Teach this topic by grounding abstract concepts in close reading first, then layering discussion and comparison. Avoid presenting postcolonial literature as a monolith; instead, emphasize the debates within it about language, identity, and power. Research shows students learn best when they see these texts as active interventions in ongoing cultural conversations rather than historical artifacts.

Successful learning looks like students confidently articulating how narrative choices reflect power dynamics, identifying language as both a tool of oppression and resistance, and comparing texts to recognize diverse postcolonial experiences rather than a single narrative of suffering.


Watch Out for These Misconceptions

  • During the Socratic Seminar, watch for students assuming postcolonial literature focuses only on victimhood without evidence from the texts.

    Use the seminar to redirect by asking students to find specific passages where authors show agency or irony, and have them explain how these choices challenge a victimhood narrative.

  • During the Think-Pair-Share on Language as Resistance, watch for students treating colonialism as a historical event with no contemporary relevance.
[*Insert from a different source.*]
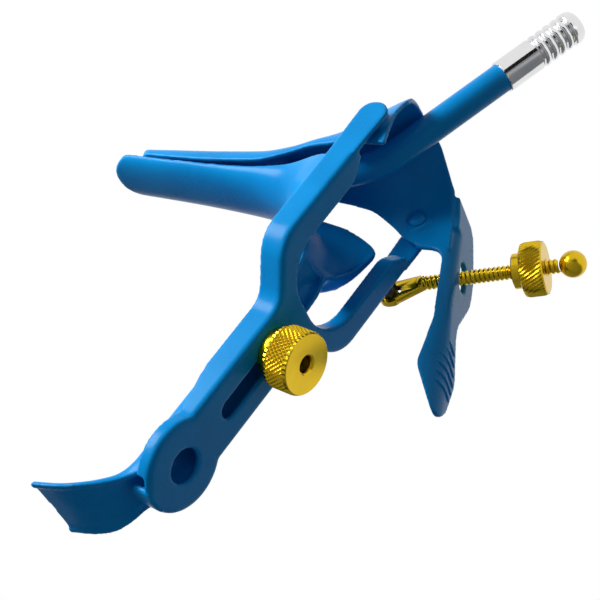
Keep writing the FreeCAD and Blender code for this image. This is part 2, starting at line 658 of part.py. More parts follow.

    Have students connect their textual examples to a current headline about language politics or cultural dominance, using the Think-Pair-Share structure to practice this connection aloud.

  • During the Comparative Gallery Walk, watch for students assuming all postcolonial writers reject the colonizer’s language entirely.

    Use the gallery walk to highlight texts where authors write in English or French but subvert it, and ask students to compare these approaches in their written responses.